Mindfulness is a new approach to life that is energized by a desire "to be as alive as you can be while you have the chance," Kabat-Zinn said.
"This is not a philosophy, a technique, a special state," he said. "It's a way of being."
During his presentation, Kabat-Zinn sat down on a stool and remained silent for approximately a minute.
"Maybe you're waiting for something else to happen," he said. "Nothing else happens this is it."
Although audience members might have hoped for a special "meditative state" as they sat in silence with him, Kabat-Zinn explained that expecting such a state is a mistaken interpretation of mindfulness and reality.
Kabat-Zinn encouraged audience members to set aside their past experiences of pain or suffering in order to focus on the current moment.
"The sum total of this universe is good enough to have gotten you here today," he said. "It's good enough for now."
Kabat-Zinn then led the audience through a meditation exercise. Asking audience members to assume a posture that embodied "wakefulness and dignity," he displayed a set of bells and instructed audience members to follow the sound of the bells into the space of the air.
Sound awareness is an important part of mindfulness, Kabat-Zinn said, explaining that the exercise demonstrated how hearing can help "anchor attention."
He then asked individuals to stop focusing on hearing and turn their attention to the breath moving in and out of their bodies. The exercise was not about the sound of the bells or the breath in the body, but rather the importance of awareness and the ability to "non-conceptually" think about the body's processes, Kabat-Zinn said.
"I'm pointing to something that's already yours, that has tremendous healing power," he said.
Although some physicians are skeptical about healing through nonconventional methods, the words "medicine" and "meditation" grow out of the same Indo-European roots and the impacts of both in curing illnesses are "joined at the hip," Kabat-Zinn said.
"It's not so radical to bring them together in mainstream critical care it's essential," he said.
Kabat-Zinn cited an ongoing study by Nobel Prize-winning molecular biologist Elizabeth Blackburn, which he said provides "incontrovertible evidence" that stress increases the degradation rate of the ends of chromosomes, called telomeres.
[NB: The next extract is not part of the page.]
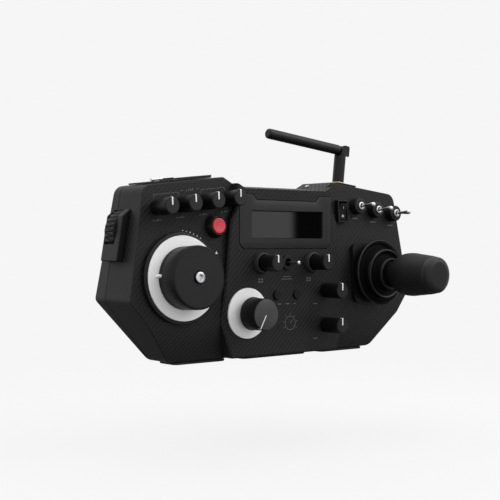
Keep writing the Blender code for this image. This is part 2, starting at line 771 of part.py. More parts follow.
def make_all():
    make_front_case()
    make_rear_case()
    make_battery()
    make_feet()
    make_screen()
    make_focus()
    make_iris()
    make_speed_controls()
    make_centre_controls()
    make_record_button()
    make_power_switch()
    for number, toggle in enumerate(TOGGLES, start=1):
        make_toggle(number, on_module(*toggle))
    make_joystick()
    make_side_wheel()
    make_antenna()
    make_top_plate()


make_all()
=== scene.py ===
"""The looks of a radio transmitter controller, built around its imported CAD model.

Shapes are in millimetres in a control's own frame: X to the right, Y up its panel and Z out of it.
"""

import json
import math

import bmesh
import bpy
from mathutils import Matrix, Vector

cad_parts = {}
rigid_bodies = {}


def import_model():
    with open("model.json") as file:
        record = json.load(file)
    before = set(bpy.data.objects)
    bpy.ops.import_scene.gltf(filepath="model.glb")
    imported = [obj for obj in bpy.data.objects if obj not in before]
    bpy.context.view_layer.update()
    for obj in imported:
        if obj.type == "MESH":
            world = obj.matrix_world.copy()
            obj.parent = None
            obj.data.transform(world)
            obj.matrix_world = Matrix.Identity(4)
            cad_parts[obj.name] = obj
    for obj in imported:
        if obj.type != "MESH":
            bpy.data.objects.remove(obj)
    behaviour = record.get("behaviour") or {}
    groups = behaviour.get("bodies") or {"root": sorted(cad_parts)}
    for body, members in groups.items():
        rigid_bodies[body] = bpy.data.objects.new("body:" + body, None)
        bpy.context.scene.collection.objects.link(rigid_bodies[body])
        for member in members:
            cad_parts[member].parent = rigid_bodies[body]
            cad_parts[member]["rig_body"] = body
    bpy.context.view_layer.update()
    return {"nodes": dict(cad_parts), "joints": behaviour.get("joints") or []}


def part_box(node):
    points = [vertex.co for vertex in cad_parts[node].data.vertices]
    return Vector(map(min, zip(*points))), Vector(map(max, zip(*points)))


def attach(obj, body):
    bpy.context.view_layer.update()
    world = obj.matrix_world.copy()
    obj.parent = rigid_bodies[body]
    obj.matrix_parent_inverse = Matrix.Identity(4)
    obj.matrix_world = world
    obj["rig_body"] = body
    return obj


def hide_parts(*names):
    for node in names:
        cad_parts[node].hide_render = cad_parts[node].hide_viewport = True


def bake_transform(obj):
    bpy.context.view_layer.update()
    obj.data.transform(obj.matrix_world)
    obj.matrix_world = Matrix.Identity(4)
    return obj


MM = 0.001
BACKGROUND = 0.92  # brightness of the studio's floor and walls
UNDERSIDE = 0.15  # brightness of what lights the object from below
ROUND = 96  # steps round a turned piece
INK = 0.07  # how far printed marks stand above their panel

# The case, as the CAD has it.
WIDEST_Z = 53.5
FACE_Y, BACK_Y = -30.0, 21.8  # the modules' face and the rear case's back, at the widest height
FACE_TILT, BACK_CHIN_TILT = math.radians(3.3), math.radians(14.3)
FACET_SLOPE = 28.4  # degrees
MAST_LIFT = 15.0  # height of the antenna's swivel joint over the module's top
STICK_PIVOT = 8.0  # depths and heights of pivots from their panel
TOGGLE_PIVOT = 8.5
SPEED_LABEL = -9.9  # Y of the speed controls' labels from their axes

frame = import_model()
joints = {joint["name"]: joint for joint in frame["joints"]}


# Materials


def add(tree, kind, inputs=(), **settings):
    """A shader node with its settings, and with each input set to a value or linked to a socket."""
    made = tree.nodes.new(kind)
    for key, value in settings.items():
        setattr(made, key, value)
    for key, value in dict(inputs).items():
        if isinstance(value, bpy.types.NodeSocket):
            tree.links.new(value, made.inputs[key])
        else:
            made.inputs[key].default_value = value
    return made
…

An individual's ability to manage stress can lead to longer and healthier telomeres, he said.
Kabat-Zinn said he wanted audience members to take away the idea that individuals should not "take things personally when they're not personal."
"You have the potential to live your life as if it really matters, and it does," he said.
Kabat-Zinn's lecture, "The Healing Power of Mindfulness: Living as if Your Moments Really Mattered," was sponsored by the Dartmouth-Hitchcock Palliative Care Service, Norris Cotton Cancer Center and the Tucker Foundation.